▶ **Job**:
In the records below, begin at the line that has "Recreate this object" and stop after the line that has "BACK_VENT_ROWS, BACK_VENT_COLUMNS = 13, 3"; quote those lines verbatim and nothing more.

Records excerpted from a collection:

## start

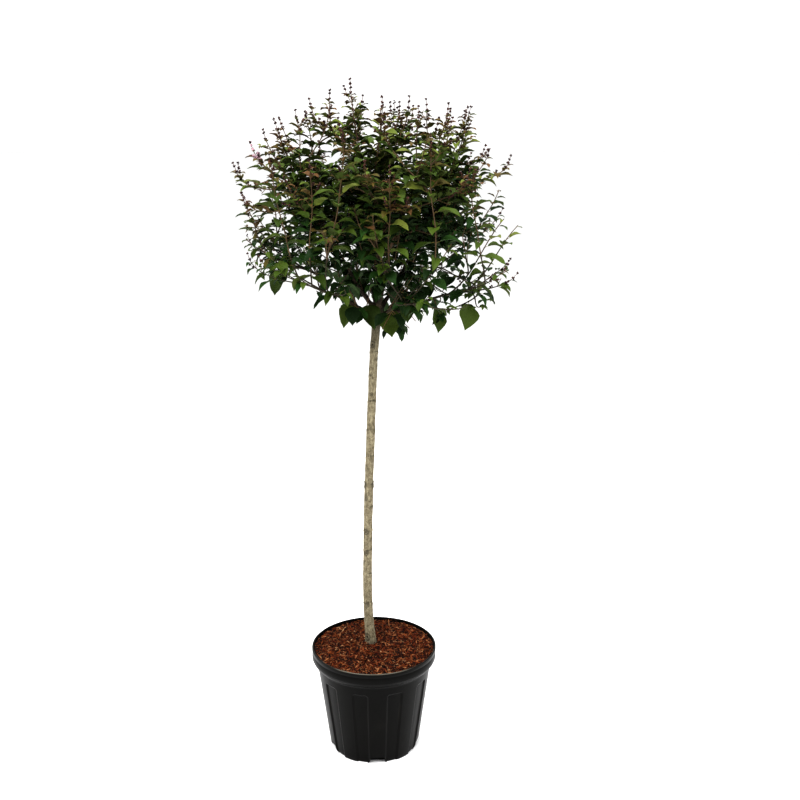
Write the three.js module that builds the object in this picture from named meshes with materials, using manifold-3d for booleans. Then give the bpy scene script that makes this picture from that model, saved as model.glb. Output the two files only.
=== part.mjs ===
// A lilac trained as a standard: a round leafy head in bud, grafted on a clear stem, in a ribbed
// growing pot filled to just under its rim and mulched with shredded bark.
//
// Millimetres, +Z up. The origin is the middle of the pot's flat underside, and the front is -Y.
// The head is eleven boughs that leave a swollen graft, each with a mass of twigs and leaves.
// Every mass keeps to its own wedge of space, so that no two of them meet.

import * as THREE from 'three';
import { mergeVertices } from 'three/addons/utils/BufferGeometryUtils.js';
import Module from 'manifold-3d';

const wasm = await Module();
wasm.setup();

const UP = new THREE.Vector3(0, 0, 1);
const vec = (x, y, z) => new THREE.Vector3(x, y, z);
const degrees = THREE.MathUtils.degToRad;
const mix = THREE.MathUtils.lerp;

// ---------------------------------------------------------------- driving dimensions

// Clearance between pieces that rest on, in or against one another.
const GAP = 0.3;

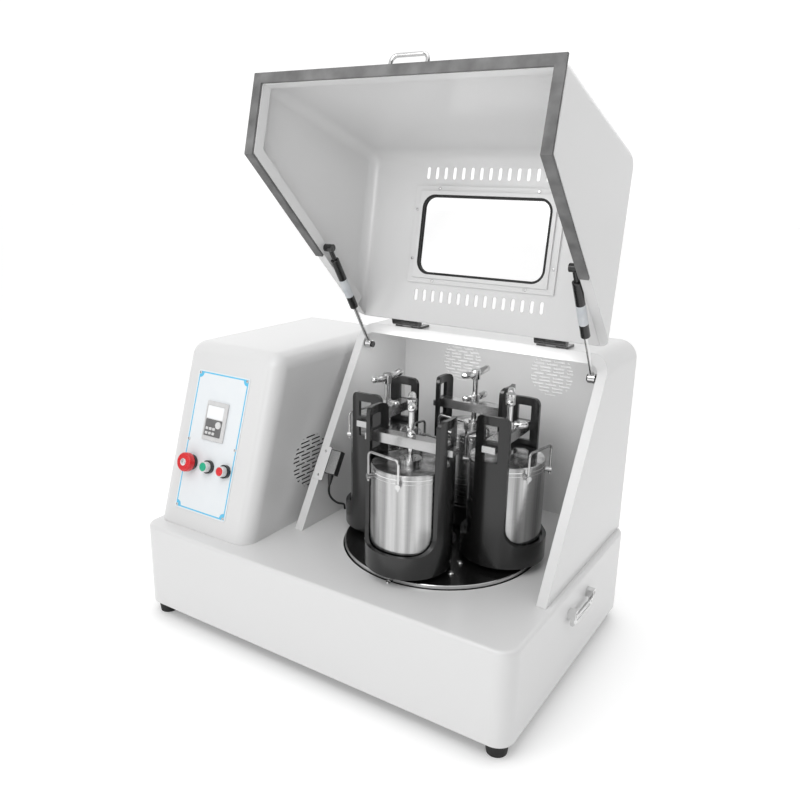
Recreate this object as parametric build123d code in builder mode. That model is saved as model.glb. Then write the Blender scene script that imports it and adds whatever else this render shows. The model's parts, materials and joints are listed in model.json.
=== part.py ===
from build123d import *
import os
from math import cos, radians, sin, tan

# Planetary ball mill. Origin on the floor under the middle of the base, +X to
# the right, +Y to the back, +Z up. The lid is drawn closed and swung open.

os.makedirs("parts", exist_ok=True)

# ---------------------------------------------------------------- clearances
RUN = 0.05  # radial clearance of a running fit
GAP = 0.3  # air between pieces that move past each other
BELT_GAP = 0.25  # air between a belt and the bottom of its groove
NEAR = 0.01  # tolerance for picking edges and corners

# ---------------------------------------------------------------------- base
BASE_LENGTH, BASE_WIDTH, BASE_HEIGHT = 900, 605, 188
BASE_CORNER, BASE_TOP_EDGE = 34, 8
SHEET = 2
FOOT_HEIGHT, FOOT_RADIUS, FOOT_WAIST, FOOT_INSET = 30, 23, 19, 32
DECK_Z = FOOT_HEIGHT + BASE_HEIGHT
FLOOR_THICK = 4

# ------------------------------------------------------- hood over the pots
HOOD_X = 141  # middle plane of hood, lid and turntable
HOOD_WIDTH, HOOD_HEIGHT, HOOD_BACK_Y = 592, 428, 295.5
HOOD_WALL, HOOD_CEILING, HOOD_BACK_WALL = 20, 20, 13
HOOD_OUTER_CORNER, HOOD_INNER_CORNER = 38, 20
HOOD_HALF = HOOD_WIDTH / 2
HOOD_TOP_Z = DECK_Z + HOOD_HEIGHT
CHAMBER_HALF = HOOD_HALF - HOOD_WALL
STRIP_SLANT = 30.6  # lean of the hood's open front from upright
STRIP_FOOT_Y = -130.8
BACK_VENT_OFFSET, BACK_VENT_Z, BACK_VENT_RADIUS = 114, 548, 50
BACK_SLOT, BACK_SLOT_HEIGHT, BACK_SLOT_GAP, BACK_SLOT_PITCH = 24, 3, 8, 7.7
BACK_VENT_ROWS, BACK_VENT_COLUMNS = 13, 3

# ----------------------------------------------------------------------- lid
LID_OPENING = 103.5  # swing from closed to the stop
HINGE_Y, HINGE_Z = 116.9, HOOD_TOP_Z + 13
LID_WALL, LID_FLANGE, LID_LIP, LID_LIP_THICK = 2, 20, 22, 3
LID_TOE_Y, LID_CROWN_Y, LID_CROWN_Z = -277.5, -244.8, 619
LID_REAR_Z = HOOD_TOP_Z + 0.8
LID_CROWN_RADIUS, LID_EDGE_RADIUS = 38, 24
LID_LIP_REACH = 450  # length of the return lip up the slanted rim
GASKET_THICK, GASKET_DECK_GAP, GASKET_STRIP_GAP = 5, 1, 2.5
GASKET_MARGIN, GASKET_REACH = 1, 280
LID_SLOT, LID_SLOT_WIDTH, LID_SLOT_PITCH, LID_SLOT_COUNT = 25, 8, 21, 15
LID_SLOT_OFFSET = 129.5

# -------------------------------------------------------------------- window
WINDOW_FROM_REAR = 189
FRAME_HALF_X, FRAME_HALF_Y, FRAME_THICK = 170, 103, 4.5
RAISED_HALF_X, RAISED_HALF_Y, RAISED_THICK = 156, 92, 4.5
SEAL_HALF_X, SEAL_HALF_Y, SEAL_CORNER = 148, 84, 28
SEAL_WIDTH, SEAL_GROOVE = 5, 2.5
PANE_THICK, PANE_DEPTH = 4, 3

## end
## start

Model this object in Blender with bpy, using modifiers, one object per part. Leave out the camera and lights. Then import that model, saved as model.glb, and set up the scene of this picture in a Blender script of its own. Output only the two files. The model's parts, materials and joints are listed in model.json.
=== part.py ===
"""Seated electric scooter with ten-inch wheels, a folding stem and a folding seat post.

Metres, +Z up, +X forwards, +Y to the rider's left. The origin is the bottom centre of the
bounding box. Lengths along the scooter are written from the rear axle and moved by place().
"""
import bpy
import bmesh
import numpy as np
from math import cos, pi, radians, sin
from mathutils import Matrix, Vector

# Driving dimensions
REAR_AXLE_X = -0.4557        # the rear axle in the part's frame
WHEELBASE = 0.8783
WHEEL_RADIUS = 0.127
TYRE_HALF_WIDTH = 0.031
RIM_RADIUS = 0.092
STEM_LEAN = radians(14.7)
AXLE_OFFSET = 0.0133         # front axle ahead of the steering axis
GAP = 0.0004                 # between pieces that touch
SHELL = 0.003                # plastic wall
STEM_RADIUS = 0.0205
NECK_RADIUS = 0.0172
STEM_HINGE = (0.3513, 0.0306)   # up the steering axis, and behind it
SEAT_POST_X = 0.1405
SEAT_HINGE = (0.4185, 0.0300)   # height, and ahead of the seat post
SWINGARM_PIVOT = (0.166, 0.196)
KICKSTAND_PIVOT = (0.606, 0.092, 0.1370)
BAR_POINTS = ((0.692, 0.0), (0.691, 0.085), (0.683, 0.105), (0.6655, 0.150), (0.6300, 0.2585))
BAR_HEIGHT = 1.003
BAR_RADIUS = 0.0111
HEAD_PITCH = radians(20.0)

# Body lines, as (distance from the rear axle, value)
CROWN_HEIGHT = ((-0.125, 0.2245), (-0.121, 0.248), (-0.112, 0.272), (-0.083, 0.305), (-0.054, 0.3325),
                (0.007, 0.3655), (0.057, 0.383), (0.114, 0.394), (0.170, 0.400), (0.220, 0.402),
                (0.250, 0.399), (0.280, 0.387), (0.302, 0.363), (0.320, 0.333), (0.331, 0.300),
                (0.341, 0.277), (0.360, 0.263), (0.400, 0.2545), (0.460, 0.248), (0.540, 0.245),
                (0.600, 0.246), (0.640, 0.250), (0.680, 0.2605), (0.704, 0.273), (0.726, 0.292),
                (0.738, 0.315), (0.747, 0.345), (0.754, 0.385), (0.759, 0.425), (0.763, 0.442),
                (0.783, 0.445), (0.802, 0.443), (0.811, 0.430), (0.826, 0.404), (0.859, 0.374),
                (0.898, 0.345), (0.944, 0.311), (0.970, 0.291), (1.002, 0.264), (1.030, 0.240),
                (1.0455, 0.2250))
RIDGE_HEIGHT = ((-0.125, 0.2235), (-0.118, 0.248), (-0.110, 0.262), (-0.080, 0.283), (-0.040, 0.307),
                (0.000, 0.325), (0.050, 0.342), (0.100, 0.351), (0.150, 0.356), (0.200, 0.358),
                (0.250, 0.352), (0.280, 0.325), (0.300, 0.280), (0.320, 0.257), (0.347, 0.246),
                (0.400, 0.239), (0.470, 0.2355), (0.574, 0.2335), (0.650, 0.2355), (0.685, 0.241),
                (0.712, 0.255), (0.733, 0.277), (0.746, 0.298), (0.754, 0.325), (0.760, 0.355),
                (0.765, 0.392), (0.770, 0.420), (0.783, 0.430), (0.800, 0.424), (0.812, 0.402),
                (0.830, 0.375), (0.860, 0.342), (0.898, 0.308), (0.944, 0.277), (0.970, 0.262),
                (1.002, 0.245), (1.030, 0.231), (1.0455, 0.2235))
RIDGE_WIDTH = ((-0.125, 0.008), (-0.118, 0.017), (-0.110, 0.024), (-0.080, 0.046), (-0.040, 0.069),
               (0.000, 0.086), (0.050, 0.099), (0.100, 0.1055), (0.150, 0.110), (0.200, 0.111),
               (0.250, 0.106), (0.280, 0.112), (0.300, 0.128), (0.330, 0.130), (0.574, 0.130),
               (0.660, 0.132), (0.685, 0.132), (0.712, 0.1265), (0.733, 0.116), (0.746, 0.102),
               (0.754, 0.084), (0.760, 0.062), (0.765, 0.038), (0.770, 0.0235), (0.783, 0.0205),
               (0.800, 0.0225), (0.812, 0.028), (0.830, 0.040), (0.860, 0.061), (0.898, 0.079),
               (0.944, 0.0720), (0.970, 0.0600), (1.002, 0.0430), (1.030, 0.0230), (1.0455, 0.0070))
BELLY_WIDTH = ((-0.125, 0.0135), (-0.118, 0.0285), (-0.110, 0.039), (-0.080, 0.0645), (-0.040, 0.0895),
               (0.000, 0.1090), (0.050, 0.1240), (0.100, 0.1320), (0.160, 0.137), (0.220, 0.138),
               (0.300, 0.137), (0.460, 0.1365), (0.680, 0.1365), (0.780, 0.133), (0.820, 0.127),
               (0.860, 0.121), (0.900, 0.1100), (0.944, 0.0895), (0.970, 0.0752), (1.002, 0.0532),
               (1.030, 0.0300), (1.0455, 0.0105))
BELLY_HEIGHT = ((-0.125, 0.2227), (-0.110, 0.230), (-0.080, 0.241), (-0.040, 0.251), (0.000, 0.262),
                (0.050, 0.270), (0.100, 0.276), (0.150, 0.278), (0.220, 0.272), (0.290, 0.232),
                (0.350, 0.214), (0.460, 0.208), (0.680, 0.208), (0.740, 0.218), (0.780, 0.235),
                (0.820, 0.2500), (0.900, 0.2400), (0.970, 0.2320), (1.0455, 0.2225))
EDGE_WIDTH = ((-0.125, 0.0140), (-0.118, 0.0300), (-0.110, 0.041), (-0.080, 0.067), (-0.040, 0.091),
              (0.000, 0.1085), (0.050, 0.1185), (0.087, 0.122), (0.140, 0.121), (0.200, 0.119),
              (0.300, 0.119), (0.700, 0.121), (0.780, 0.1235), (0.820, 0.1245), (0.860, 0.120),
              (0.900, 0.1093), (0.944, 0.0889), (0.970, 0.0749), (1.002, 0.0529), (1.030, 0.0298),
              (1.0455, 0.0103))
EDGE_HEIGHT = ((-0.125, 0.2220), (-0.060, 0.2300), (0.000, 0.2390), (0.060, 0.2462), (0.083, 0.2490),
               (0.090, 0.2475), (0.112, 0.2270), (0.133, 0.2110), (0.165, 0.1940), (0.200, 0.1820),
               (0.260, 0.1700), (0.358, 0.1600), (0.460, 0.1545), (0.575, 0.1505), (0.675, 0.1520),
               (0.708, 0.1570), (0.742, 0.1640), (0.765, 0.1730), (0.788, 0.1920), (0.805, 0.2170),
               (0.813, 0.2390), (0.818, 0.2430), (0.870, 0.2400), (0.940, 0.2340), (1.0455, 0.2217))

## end
## start

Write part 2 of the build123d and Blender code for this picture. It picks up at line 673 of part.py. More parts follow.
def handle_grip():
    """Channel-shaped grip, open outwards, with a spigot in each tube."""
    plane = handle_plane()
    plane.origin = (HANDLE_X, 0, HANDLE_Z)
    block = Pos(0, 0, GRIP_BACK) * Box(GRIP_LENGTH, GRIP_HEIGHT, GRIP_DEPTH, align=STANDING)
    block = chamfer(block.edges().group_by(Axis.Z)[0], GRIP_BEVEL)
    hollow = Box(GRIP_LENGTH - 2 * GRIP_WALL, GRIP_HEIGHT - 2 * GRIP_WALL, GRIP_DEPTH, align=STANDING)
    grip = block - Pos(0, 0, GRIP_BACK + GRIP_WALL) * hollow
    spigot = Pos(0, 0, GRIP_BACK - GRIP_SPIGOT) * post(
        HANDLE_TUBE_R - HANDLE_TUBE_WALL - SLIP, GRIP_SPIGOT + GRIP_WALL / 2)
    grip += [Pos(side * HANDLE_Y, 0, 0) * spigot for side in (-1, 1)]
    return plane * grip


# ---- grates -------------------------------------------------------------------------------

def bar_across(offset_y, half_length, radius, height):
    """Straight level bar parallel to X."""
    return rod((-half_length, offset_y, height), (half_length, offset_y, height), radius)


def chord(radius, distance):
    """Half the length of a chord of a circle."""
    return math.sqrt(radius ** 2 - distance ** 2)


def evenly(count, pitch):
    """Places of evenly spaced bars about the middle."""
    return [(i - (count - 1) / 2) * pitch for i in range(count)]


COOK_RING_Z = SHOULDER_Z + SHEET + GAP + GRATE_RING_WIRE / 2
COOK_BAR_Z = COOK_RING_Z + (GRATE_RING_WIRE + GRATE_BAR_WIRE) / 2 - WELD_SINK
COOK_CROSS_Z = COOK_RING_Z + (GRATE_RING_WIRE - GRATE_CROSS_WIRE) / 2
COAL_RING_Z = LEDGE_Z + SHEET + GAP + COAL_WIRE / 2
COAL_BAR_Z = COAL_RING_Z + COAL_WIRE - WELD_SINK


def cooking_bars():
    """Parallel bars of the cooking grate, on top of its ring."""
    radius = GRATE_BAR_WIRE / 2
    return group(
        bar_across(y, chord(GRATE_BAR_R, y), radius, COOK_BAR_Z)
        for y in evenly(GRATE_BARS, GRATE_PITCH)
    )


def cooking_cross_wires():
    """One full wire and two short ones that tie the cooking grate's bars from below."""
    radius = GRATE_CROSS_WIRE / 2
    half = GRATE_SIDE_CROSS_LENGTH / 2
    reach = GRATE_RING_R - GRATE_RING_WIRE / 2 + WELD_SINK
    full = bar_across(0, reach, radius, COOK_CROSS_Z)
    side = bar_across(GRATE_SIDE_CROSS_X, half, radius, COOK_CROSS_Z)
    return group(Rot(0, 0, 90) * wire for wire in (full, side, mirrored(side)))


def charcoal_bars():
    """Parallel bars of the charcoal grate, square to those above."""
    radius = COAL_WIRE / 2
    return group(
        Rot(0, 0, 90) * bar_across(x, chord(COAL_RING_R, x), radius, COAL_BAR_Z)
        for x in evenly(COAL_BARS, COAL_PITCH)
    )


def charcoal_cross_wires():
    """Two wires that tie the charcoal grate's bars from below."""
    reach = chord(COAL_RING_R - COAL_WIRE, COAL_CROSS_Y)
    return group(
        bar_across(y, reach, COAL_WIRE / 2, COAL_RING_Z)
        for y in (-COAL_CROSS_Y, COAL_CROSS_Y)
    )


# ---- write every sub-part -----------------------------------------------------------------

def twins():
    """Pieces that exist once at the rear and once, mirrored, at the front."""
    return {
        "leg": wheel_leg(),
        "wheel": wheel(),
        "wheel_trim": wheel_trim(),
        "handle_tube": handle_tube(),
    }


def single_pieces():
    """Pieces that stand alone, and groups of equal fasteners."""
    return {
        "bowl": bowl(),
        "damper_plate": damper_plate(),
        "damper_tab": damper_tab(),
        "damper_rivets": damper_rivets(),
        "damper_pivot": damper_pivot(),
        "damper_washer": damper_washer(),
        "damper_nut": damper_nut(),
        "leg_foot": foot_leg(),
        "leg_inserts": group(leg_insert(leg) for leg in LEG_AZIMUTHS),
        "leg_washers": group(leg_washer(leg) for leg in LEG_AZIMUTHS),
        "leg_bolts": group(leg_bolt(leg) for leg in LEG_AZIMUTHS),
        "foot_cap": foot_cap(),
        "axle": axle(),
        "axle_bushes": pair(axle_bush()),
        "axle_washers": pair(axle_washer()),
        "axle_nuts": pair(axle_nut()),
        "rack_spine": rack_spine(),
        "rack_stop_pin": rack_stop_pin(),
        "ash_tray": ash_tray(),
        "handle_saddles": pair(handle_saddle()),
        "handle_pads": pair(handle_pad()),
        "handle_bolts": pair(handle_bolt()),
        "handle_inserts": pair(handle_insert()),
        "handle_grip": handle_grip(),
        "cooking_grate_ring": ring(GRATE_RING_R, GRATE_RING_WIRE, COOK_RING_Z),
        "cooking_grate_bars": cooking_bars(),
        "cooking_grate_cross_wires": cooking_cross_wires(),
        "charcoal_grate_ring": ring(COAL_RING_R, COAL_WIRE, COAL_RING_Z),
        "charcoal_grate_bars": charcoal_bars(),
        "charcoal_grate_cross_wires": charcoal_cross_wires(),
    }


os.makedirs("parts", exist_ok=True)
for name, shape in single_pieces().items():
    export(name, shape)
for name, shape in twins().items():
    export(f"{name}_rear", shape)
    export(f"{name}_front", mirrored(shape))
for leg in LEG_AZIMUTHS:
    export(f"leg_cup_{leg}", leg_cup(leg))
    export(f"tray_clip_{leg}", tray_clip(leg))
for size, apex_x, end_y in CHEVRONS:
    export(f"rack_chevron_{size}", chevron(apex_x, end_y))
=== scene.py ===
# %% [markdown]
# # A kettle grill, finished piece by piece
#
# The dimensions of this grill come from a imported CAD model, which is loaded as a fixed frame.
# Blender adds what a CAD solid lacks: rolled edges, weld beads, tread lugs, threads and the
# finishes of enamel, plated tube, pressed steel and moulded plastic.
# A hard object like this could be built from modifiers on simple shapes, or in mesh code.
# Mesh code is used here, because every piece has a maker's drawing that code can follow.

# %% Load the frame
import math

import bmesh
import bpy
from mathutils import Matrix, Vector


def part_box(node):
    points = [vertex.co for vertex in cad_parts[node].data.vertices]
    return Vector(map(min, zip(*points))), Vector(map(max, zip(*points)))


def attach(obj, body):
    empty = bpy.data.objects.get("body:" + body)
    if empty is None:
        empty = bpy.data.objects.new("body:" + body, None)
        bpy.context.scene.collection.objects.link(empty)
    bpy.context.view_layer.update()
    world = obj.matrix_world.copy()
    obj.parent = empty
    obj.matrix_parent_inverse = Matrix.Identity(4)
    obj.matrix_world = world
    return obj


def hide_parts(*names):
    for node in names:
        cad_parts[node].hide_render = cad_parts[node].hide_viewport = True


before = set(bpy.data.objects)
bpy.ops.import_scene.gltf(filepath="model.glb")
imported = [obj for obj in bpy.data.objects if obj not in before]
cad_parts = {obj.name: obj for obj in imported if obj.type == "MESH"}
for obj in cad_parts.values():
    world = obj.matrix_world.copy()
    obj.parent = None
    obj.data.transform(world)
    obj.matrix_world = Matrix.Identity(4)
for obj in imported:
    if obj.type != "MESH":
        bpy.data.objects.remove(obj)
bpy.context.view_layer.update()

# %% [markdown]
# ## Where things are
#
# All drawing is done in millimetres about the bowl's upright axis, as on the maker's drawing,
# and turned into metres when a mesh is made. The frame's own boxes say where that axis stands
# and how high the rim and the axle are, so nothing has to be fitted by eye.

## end

▶ **Expected answer**:
Recreate this object as parametric build123d code in builder mode. That model is saved as model.glb. Then write the Blender scene script that imports it and adds whatever else this render shows. The model's parts, materials and joints are listed in model.json.
=== part.py ===
from build123d import *
import os
from math import cos, radians, sin, tan

# Planetary ball mill. Origin on the floor under the middle of the base, +X to
# the right, +Y to the back, +Z up. The lid is drawn closed and swung open.

os.makedirs("parts", exist_ok=True)

# ---------------------------------------------------------------- clearances
RUN = 0.05  # radial clearance of a running fit
GAP = 0.3  # air between pieces that move past each other
BELT_GAP = 0.25  # air between a belt and the bottom of its groove
NEAR = 0.01  # tolerance for picking edges and corners

# ---------------------------------------------------------------------- base
BASE_LENGTH, BASE_WIDTH, BASE_HEIGHT = 900, 605, 188
BASE_CORNER, BASE_TOP_EDGE = 34, 8
SHEET = 2
FOOT_HEIGHT, FOOT_RADIUS, FOOT_WAIST, FOOT_INSET = 30, 23, 19, 32
DECK_Z = FOOT_HEIGHT + BASE_HEIGHT
FLOOR_THICK = 4

# ------------------------------------------------------- hood over the pots
HOOD_X = 141  # middle plane of hood, lid and turntable
HOOD_WIDTH, HOOD_HEIGHT, HOOD_BACK_Y = 592, 428, 295.5
HOOD_WALL, HOOD_CEILING, HOOD_BACK_WALL = 20, 20, 13
HOOD_OUTER_CORNER, HOOD_INNER_CORNER = 38, 20
HOOD_HALF = HOOD_WIDTH / 2
HOOD_TOP_Z = DECK_Z + HOOD_HEIGHT
CHAMBER_HALF = HOOD_HALF - HOOD_WALL
STRIP_SLANT = 30.6  # lean of the hood's open front from upright
STRIP_FOOT_Y = -130.8
BACK_VENT_OFFSET, BACK_VENT_Z, BACK_VENT_RADIUS = 114, 548, 50
BACK_SLOT, BACK_SLOT_HEIGHT, BACK_SLOT_GAP, BACK_SLOT_PITCH = 24, 3, 8, 7.7
BACK_VENT_ROWS, BACK_VENT_COLUMNS = 13, 3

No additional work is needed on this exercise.